A biography for Weiss on the Hiscock & Barclay website shows he served as a deputy to Mario Cuomo, when he was New York’s secretary of state, and later as counsel and a campaign manager when Cuomo was running for lieutenant governor.

Terms ‘Consistent’

“The settlement terms regarding Mr. Weiss are consistent with the agreements obtained from every other target of the investigation,” said John Milgrim, a spokesman for Cuomo, in a phone interview yesterday.

Gabriel Nugent, a partner in the Hiscock & Barclay firm who is identified in the settlement papers as counsel for Weiss, declined to comment on the agreement or discuss the contributions made to the Cuomo campaign.

Mario Cuomo didn’t immediately return a phone message left at his home yesterday. Cuomo now holds a so-called of counsel position at the law firm Willkie Farr & Gallagher LLP in New York. The firm’s clients include Bloomberg LP, the parent of Bloomberg News.

Aldus Equity, a Dallas-based pension plan adviser, will pay $1 million in restitution to New York’s Common Retirement Fund for securities fraud by that firm’s principal Saul Meyer, Andrew Cuomo said in a statement. Aldus didn’t admit to any wrongdoing in the agreement.

Meyer Guilty

Meyer last year pleaded guilty to criminal charges, admitting he paid $300,000 to Henry “Hank” Morris, who was an adviser to former state comptroller Alan Hevesi, to obtain the pension fund’s investment business for his firm.
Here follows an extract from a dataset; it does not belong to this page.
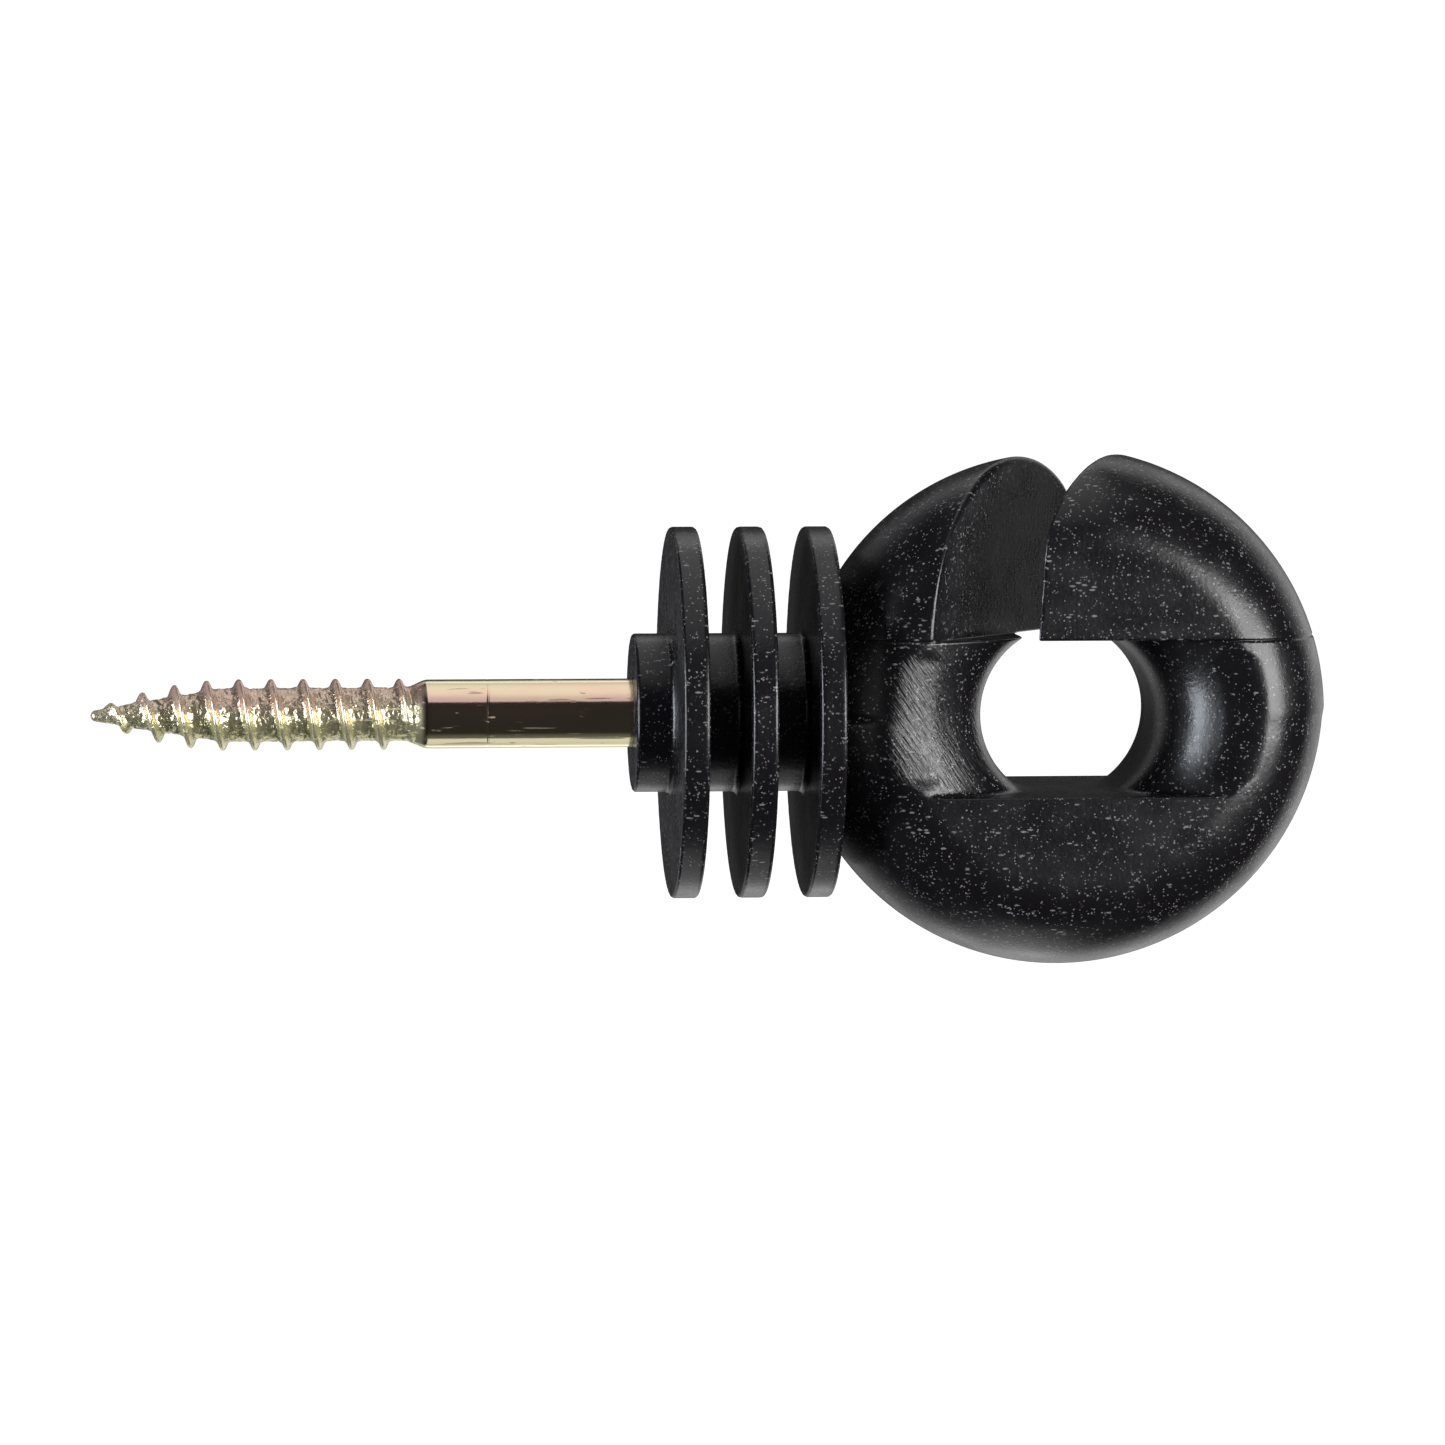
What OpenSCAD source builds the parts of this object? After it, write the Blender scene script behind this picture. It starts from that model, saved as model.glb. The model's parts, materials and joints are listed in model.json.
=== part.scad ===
// Ring insulator for an electric fence rope, with a long-shank wood screw.
// Origin: on the screw's axis, where the shank leaves the hub's end face.
// +X runs along the screw towards the ring, +Y is through the ring's eye, +Z is towards the slot.

/* [Ring head] */
// Outer radius of the lip on the free side of the slot
free_lip_r = 22.3; // [21.5:0.1:23]
// Outer radius of the lip on the hub's side of the slot
hub_lip_r = 21.85; // [21.5:0.05:22.5]
// Distance from the eye's middle to the hub-side lip's centre, towards the hub
hub_lip_shift = 0.6; // [0:0.1:1]
// Outer radius of the belly below the eye
belly_r = 22.7; // [22:0.1:23]
// Distance from the eye's middle to the belly's centre, towards the hub
belly_shift = 0.5; // [0:0.1:1]
// Height of the belly's centre above the eye's middle
belly_rise = 1.2; // [0.5:0.1:1.5]
// Thickness between the flat front and back faces
head_t = 24; // [22:0.5:26]
// Radius of the arc that crowns the rim from front to back
crown_r = 16.6; // [15:0.1:18]
// Radius that softens the shoulder between the crown and a flat face
shoulder_r = 3; // [1:0.5:4]
// Distance from the hub's end face to the middle of the eye
eye_x = 36.6; // [36:0.1:38]

/* [Rope eye] */
// Radius of the eye at its narrowest, in the middle of the head
eye_r = 7.1; // [6.6:0.1:7.5]
// Radius that the eye flares to at the flat faces
mouth_r = 15; // [13:0.1:15.5]
// Height between the eye's flat floor and flat ceiling
eye_h = 13; // [12:0.1:13.4]

/* [Rope slot] */
// Width of the slot that lets the rope into the eye, at its bottom
slot_w = 7.4; // [7:0.1:8.5]
// Slant of the slot across the head, seen from above
slot_angle = 32; // [25:1:38]
// Lean of the slot away from the hub on its way up, seen from the front
slot_lean = 2.9; // [0:0.1:4]
// Draft of each of the slot's walls, which widens it towards the top
slot_draft = 0.5; // [0:0.1:1]
// Distance from the eye's middle to the middle of the slot's bottom, towards the hub
slot_shift = 0.5; // [0:0.1:1]

/* [Hub and fins] */
// Diameter of the hub
hub_d = 13.4; // [12.8:0.1:15]
// Diameter of the fins
fin_d = 31.4; // [28:0.1:33]
// Thickness of a fin
fin_t = 2.2; // [1.8:0.1:2.8]
// Distance from the hub's end face to the middle of the first fin
first_fin_x = 4.3; // [3:0.1:5]
// Distance from one fin to the next
fin_pitch = 5.65; // [5:0.05:5.8]
// Number of fins
fin_count = 3; // [2:1:3]
// Chamfer on the edges of a fin's rim
fin_chamfer = 0.25; // [0.1:0.05:0.4]

/* [Wood screw] */
// Diameter of the plain shank
shank_d = 5.8; // [5.6:0.1:5.9]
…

Cuomo also said the Patricia Lynch Associates firm will pay the state $500,000 for misconduct including arranging campaign contributions for Hevesi and finding a job for his daughter.
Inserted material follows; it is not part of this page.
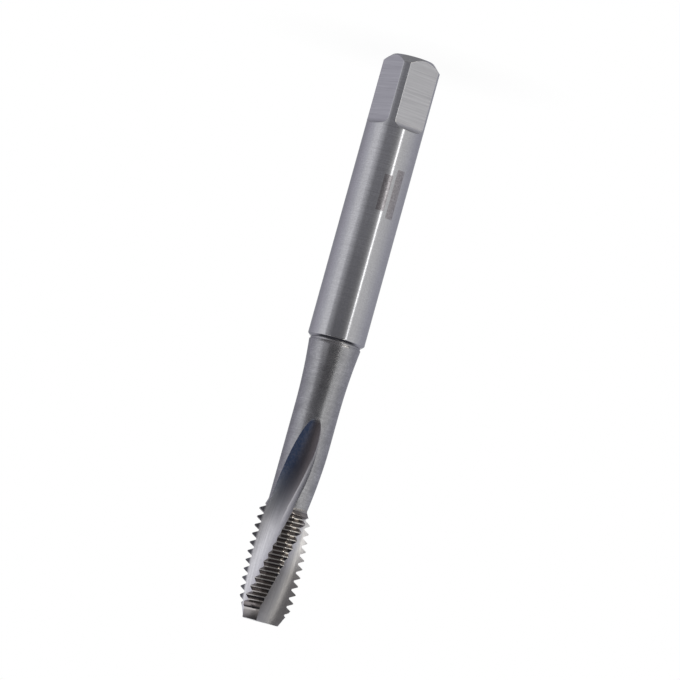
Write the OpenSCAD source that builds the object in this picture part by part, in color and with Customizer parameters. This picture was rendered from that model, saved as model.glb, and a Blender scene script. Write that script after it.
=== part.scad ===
// Machine tap for a metric thread, ground from one bar of tool steel.
// From the bottom up: driving square, plain shank, waisted neck, and the threaded
// end with its helical flutes. The tap stands on its square end, +Z runs along the
// axis to the cutting tip, and X and Y are square to the flats of the drive.

/* [Overall] */
// Whole length, from the square end to the tip face
total_len = 100; // [95:1:120]
// Length from the square end to the shoulder where the neck begins
shank_len = 50.6; // [40:0.2:51.2]

/* [Shank] */
// Diameter of the shank
shank_d = 10; // [9.6:0.1:11]
// Bevel on the edge of the shoulder
shoulder_bevel = 0.45; // [0.1:0.05:0.6]
// Bevel round the square end
end_bevel = 1.35; // [0.6:0.05:1.8]

/* [Driving square] */
// Width across the flats
square_width = 7.9; // [7.2:0.1:8.6]
// Length of the full flats
square_len = 11.3; // [8:0.1:15]
// Radius that the grinding wheel leaves where a flat runs out
square_runout_r = 1.5; // [1.1:0.1:3]

/* [Centre holes] */
// Mouth diameter of the centre hole in the square end
centre_d = 2.6; // [1.8:0.1:3.4]
// Mouth diameter of the centre hole in the tip face
tip_centre_d = 2; // [1.4:0.1:2.6]
// Diameter of the pilot at the bottom of both centre holes
pilot_d = 0.9; // [0.6:0.1:1.2]
// Depth of the pilot below the cone
pilot_len = 1; // [0.5:0.1:2]
// Angle of the centre cone
centre_angle = 60; // [55:1:90]

/* [Neck] */
// Diameter of the neck along the flutes
neck_d = 7.75; // [7.2:0.05:8]
// Diameter of the neck beside the shoulder
neck_top_d = 9.1; // [8.2:0.1:9.4]
// Length of the concave flare between those two diameters
flare_len = 11.5; // [6:0.5:12]
// Diameter at the bottom of the relief groove under the shoulder
relief_d = 8.8; // [7.9:0.1:9.2]
// Width of the relief groove
relief_len = 0.4; // [0.2:0.1:1]

/* [Thread] */
// Outer diameter of the thread
thread_d = 10.06; // [9.9:0.02:10.4]
// Pitch of the thread
pitch = 1.5; // [1.25:0.05:1.75]
// Depth of the thread, from crest to root
thread_depth = 0.94; // [0.8:0.02:1]
// Width of the flat crest
crest_flat = 0.19; // [0.1:0.01:0.3]
// Angle between the two flanks of a thread
thread_angle = 60; // [50:1:60]
// Length of the threaded end
thread_len = 20; // [16:0.5:24]
// Slope of the bevel at the back end of the thread
back_angle = 45; // [35:1:60]

/* [Cutting lead] */
// Diameter of the tip face at the cutting edges
tip_d = 7.1; // [6.6:0.1:7.6]
// Slope of the tapered lead, measured from the axis
lead_angle = 24; // [18:1:30]
// How far the lead falls away from the cutting edge to the heel
lead_relief = 0.25; // [0.1:0.05:0.4]

/* [Flutes] */
// Number of flutes, and of lands between them
flute_count = 3; // [3:1:4]
// Diameter of the core that the flutes leave
core_d = 4.1; // [3.7:0.1:4.5]
// Width of a land at its crest, in degrees round the axis
land_angle = 40; // [36:1:46]
// Helix angle of the flutes at the outer diameter
helix_angle = 15; // [5:1:20]
// Rake of the cutting face
rake_angle = 2; // [0:1:6]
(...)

Hevesi, a Democrat, pleaded guilty in October to participating in a pay-to-play scandal at the retirement fund, the third-largest pension plan in the U.S., with a value last month of $132.8 billion.

New York state Judge Lewis Bart Stone said Hevesi may be sentenced to 1 1/3 years to four years in prison or as little as no time at all. Sentencing is set for Dec. 16.

Morris’s Sentencing

Morris pleaded guilty to securities fraud before a state judge in Manhattan on Nov. 22. He is scheduled to be sentenced Feb. 1. Cuomo said Meyer is to be sentenced on Dec. 16.

Meyer’s lawyer, Paul Shechtman of New York, didn’t return a call seeking comment on yesterday’s announcement. Warren Garden, a Dallas attorney representing Aldus in a lawsuit filed by New York Comptroller Thomas P. DiNapoli, also didn’t respond to a voice-mail message seeking comment.

Under the agreement with Cuomo, Lynch will be banned from appearing before the state comptroller’s office for five years.

“We’re pleased to put this matter behind us,” Darren Dopp, a Lynch firm partner and spokesman, said in a phone interview.

Weiss didn’t admit any wrongdoing in his agreement with Cuomo. According to the agreement, he and his lobbying firm divided $104,000 in fees received from an investment firm which got pension business from the New York City Police and Fire pension funds.

Weiss’s Share

Under the agreement with Cuomo, Weiss agreed to surrender his $52,000 share of the fees and to pay an additional $26,000 to the attorney general’s office.

Weiss held no securities license and wasn’t an affiliated broker dealer when he agreed to lobby for GF Capital Private Equity GP LLC with the comptroller’s office, according to the Cuomo agreement. GF Capital was given $13 million in city police and fire department pension monies to invest, according to the agreement.

Steven M. Cohen, Andrew Cuomo’s chief of staff, signed the agreement with Weiss.